I know nothing about your aunt, and but very little about you (only what you've written in the post above), but I would suggest that you would best honor your aunt by playing something that reminds you of her, or something you know she loved. Or something you once played for her, or that she once heard you play in a recital. It certainly needn't be a funeral march. In fact, your memories of your aunt may be happy ones, and she'd have probably much more enjoyed such a piece herself at a funeral than some dour dirge. So ... be true to yourself, and to your aunt, and find a piece that gives _you _peace. You know your repertoire better than anyone else. Certainly there is a special work in there that you can share with the memory of your aunt. I have a feeling auntie would approve.


----------



## tdc (Jan 17, 2011)

SONNET CLV said:


> I know nothing about your aunt, and but very little about you (only what you've written in the post above), but I would suggest that you would best honor your aunt by playing something that reminds you of her, or something you know she loved.
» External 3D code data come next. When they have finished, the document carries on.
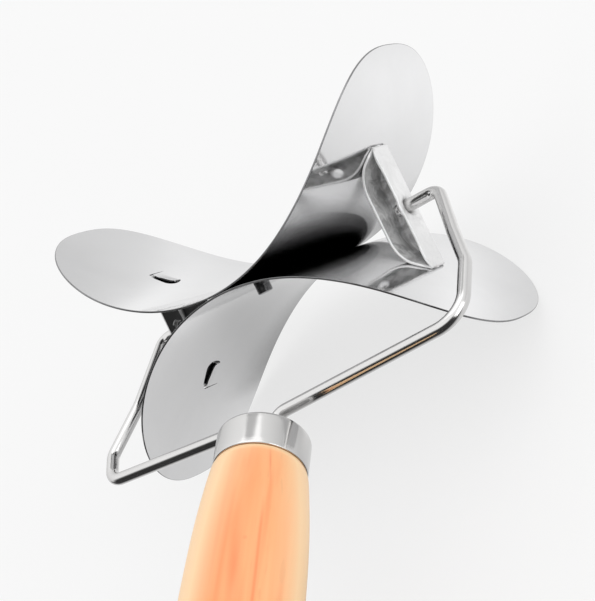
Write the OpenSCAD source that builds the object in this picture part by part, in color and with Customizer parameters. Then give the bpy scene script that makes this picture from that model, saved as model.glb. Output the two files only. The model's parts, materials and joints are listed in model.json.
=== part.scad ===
// Rolling dough cutter: two curved sheet blades crossed back to back on one
// axis, carried between the inward pins of a bent wire yoke with a turned
// wooden handle.
// X runs along the roller axis, +Y runs from the handle to the roller, +Z is
// normal to the plane of the yoke. The origin is the middle of the roller
// axis. Millimetres.

/* [Roller] */
// radius the cutting rims roll on
roller_radius = 36; // [34:0.5:38]
// thickness of the blade sheet
blade_t = 0.5; // [0.4:0.1:0.7]
// turn of the roller about its axis at rest, degrees
roll_angle = 49.6; // [0:0.1:90]
// slope of a blade at its tip, degrees
tip_slope = 60.4; // [59:0.2:61.5]
// fullness of the lobes along the blade, higher is squarer
lobe_along = 2.89; // [2.5:0.01:3.2]
// fullness of the lobes across the blade, higher is squarer
lobe_across = 2.51; // [2.2:0.01:2.8]

/* [Brackets] */
// thickness of the bracket sheet
bracket_t = 0.7; // [0.6:0.1:0.8]
// distance from the middle to the outer wall of a bracket
bracket_x = 40.9; // [40.5:0.1:41.5]
// width of a bracket along the roller axis
bracket_w = 7.4; // [7:0.1:7.8]
// depth of a bracket, floor to rim
bracket_d = 8.7; // [8.4:0.1:9.2]
// radius of the round ear about the pivot hole
ear_r = 4.7; // [4.4:0.1:5]

/* [Yoke] */
// diameter of the yoke wire
wire_d = 3.4; // [3:0.1:3.4]
// running clearance round a pin, on the radius
pin_clear = 0.06; // [0.03:0.01:0.1]
// reach of the yoke to its rear corner at +X
yoke_right = 59.9; // [59.4:0.1:61]
// reach of the yoke to its rear corner at -X
yoke_left = 56.3; // [56:0.1:58]
// distance from the roller axis back to the rear corners
yoke_back = 49.2; // [48.6:0.1:50]
// length of the hairpin tang inside the handle, from the ferrule face
tang_len = 42; // [30:1:60]

/* [Ferrule] */
// outer diameter of the ferrule
ferrule_d = 23.2; // [22.6:0.1:24]
// length of the ferrule
ferrule_len = 9.8; // [9:0.1:12]
// distance from the roller axis to the face of the ferrule
ferrule_y = 58.2; // [57.8:0.1:60]
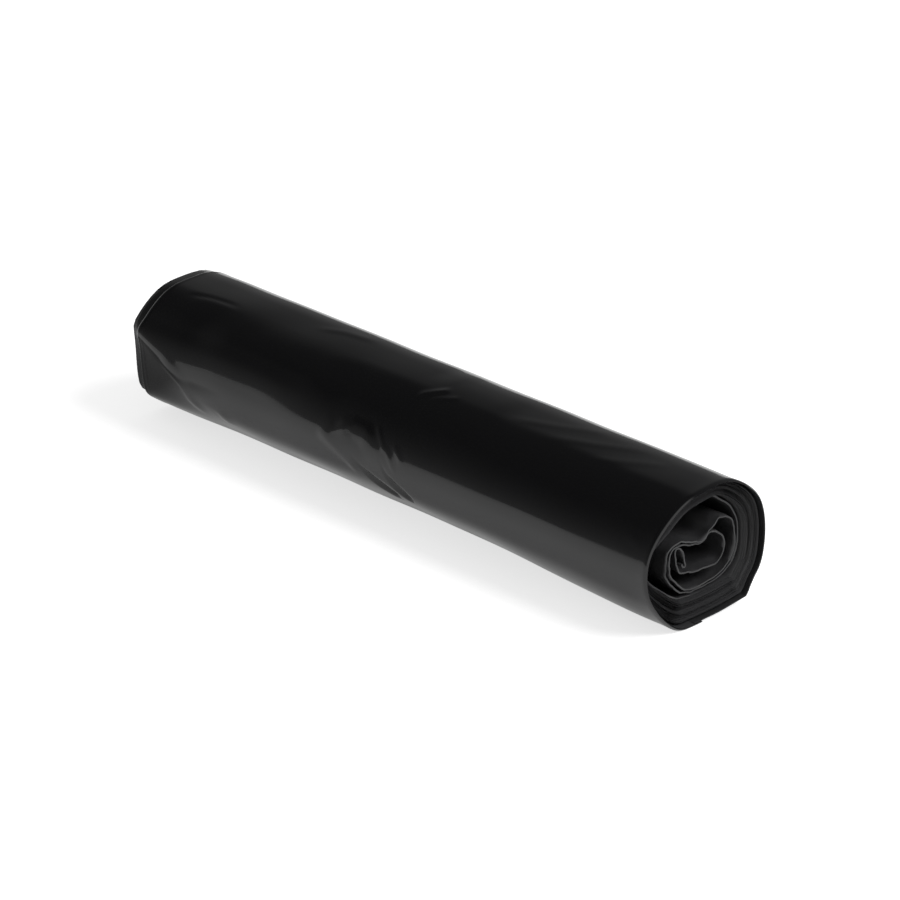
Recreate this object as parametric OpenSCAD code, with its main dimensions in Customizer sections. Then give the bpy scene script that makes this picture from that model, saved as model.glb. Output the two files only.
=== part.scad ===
// Roll of bin bags: one long web of folded film, wound without a core.
// Lengths are in millimetres. X runs along the roll, towards the end where the last bag
// stands out. Z points up, and the origin lies under the middle, where the roll rests.
// Seen from that end, the turns run anticlockwise from the loose middle outwards.

/* [Film] */
// Width of the folded web
web_w = 350; // [200:10:500]
// Thickness of one modelled turn, which stands for several thin ones
turn_t = 0.4; // [0.3:0.05:0.45]
// Mean air between two modelled turns
turn_gap = 0.6; // [0.5:0.05:0.8]

/* [Roll] */
// Width of the roll's section
roll_w = 77.8; // [70:0.2:95]
// Height of the roll's section, from the surface it lies on
roll_h = 66.2; // [60:0.2:80]
// Thickness of the tightly wound turns around the loose middle
stack_t = 11; // [8:0.5:13]
// How the air grows from the outer turns inwards, where 1 is even
looseness = 1.04; // [1:0.01:1.08]

/* [Drift of the edges] */
// How far the last bag stands out past the turns below it
last_step = 4.5; // [0:0.5:8]
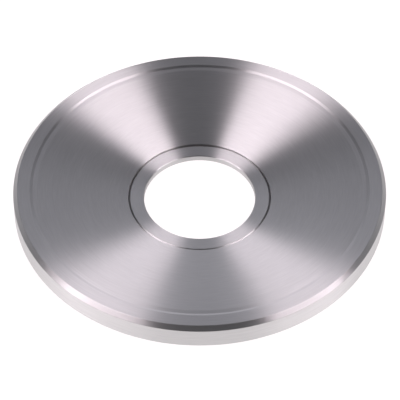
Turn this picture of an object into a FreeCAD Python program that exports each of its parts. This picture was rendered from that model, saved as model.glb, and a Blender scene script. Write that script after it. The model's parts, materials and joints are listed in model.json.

Or something you once played for her, or that she once heard you play in a recital. It certainly needn't be a funeral march. In fact, your memories of your aunt may be happy ones, and she'd have probably much more enjoyed such a piece herself at a funeral than some dour dirge. So ... be true to yourself, and to your aunt, and find a piece that gives _you _peace. You know your repertoire better than anyone else. Certainly there is a special work in there that you can share with the memory of your aunt. I have a feeling auntie would approve.


All though I think this is pretty good advice - I certainly wouldn't classify Bach's Chaconne or the Beethoven piece I suggested as "dour dirges". Actually there are long stretches of both pieces that sound quite happy and optimistic, and of course shades of darker feelings too (to my ears). Just the kind of mixed emotions one may very well experience at a funeral.


----------



## CBD (Nov 11, 2013)

SONNET CLV said:


> I know nothing about your aunt, and but very little about you (only what you've written in the post above), but I would suggest that you would best honor your aunt by playing something that reminds you of her, or something you know she loved. Or something you once played for her, or that she once heard you play in a recital. It certainly needn't be a funeral march. In fact, your memories of your aunt may be happy ones, and she'd have probably much more enjoyed such a piece herself at a funeral than some dour dirge. So ... be true to yourself, and to your aunt, and find a piece that gives _you _peace. You know your repertoire better than anyone else. Certainly there is a special work in there that you can share with the memory of your aunt. I have a feeling auntie would approve.


In that vein, I think Chopin Ballade no. 1 could work. Everything else I that could work that I have played before I have sworn off ever playing again. That might be what I go with.

I actually, now that I think about it, think the Scriabin Sonata could work if I played it more rhythmically straight and less over the top from how it is usually performed (which is how I plan to play it anyway).


----------



## hpowders (Dec 23, 2013)

Too bad you don't play the cello. Practically an endless supply of dirges.


----------



## GGluek (Dec 11, 2011)

I second Sonnet CLV


----------



## kikko (Jun 19, 2014)




----------



## kikko (Jun 19, 2014)

(2nd movement)


----------



## drpraetorus (Aug 9, 2012)

I would like to suggest these two pieces from "Our Town" suite by Aaron Copland.


----------



## EdwardBast (Nov 25, 2013)

One doesn't need something overtly sad or evocative of grief. In fact, I personally think that is a bad idea. I would go for serious, contemplative and, above all, beautiful. I think a late piano piece by Brahms would be perfect. Something like Op. 118 no 2, although there are a number of good choices in Opp, 116-119:


----------